It doesn't fit neatly into any box yet this story of a psychiatric patient who travels through time via a morgue drawer feels oddly familiar. Director John Maybury evokes 12 Monkeys, Jacob's Ladder and Memento without ever matching the dramatic elegance or visceral punch of those films. Still, The Jacket tingles the spine and stimulates the grey matter with more frequency than the average sci-fi potboiler and Adrien Brody delivers a wonderfully restrained performance - even without the straitjacket.
He's Gulf War vet Jack Starks whose brain is short-circuited by a bullet to the head. His disorientation is niftily conveyed in a scattered opening that finds him back in small-town Vermont where he's sectioned for killing a cop. To elicit a confession, the sinister Dr Becker (Kris Kristofferson) pumps him with drugs, straps him down and shoves him inside a morgue drawer. Somehow this opens a wormhole to the future where Starks falls for a troubled waitress (Keira Knightley) despite being dead already and enlists her to help find his killer.
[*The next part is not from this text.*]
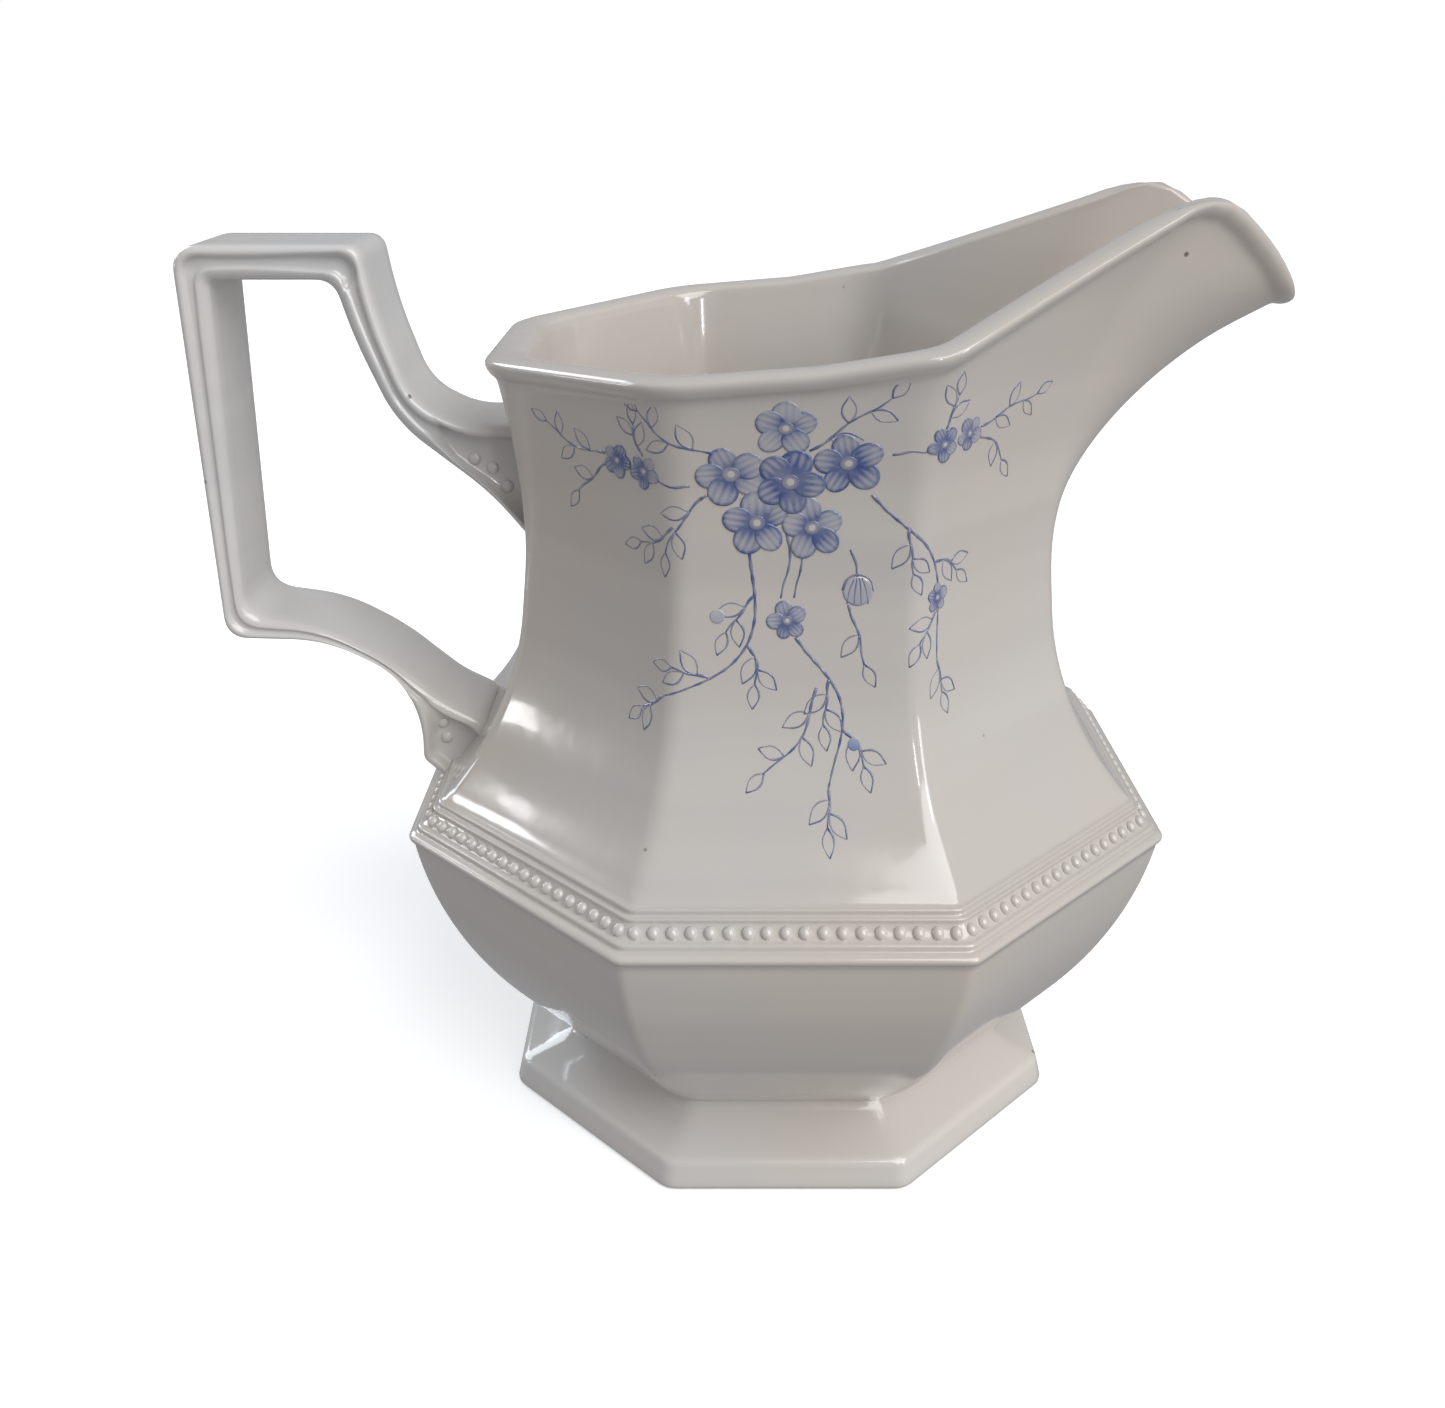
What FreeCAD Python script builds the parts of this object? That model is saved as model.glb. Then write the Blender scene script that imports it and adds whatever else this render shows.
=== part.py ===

Confused?
"GENUINELY UNNVERVING"
Although Starks is cast as both victim and investigator, this is really just a conventional murder mystery. In fact the plot is wafer thin, but viewed through a cracked lens it becomes an intriguing maze built of paranoia and self-doubt. It's genuinely unnerving in places with Maybury employing psychedelic visuals while Brody squirms in the dark with eyes roving like a freshly hatched eagle. Keira Knightley is credible, but it's Jennifer Jason Leigh as a well-meaning nurse who provides the anchor. Ultimately it doesn't amount to much, but like Starks' drug-induced trip, The Jacket is about the journey not the destination.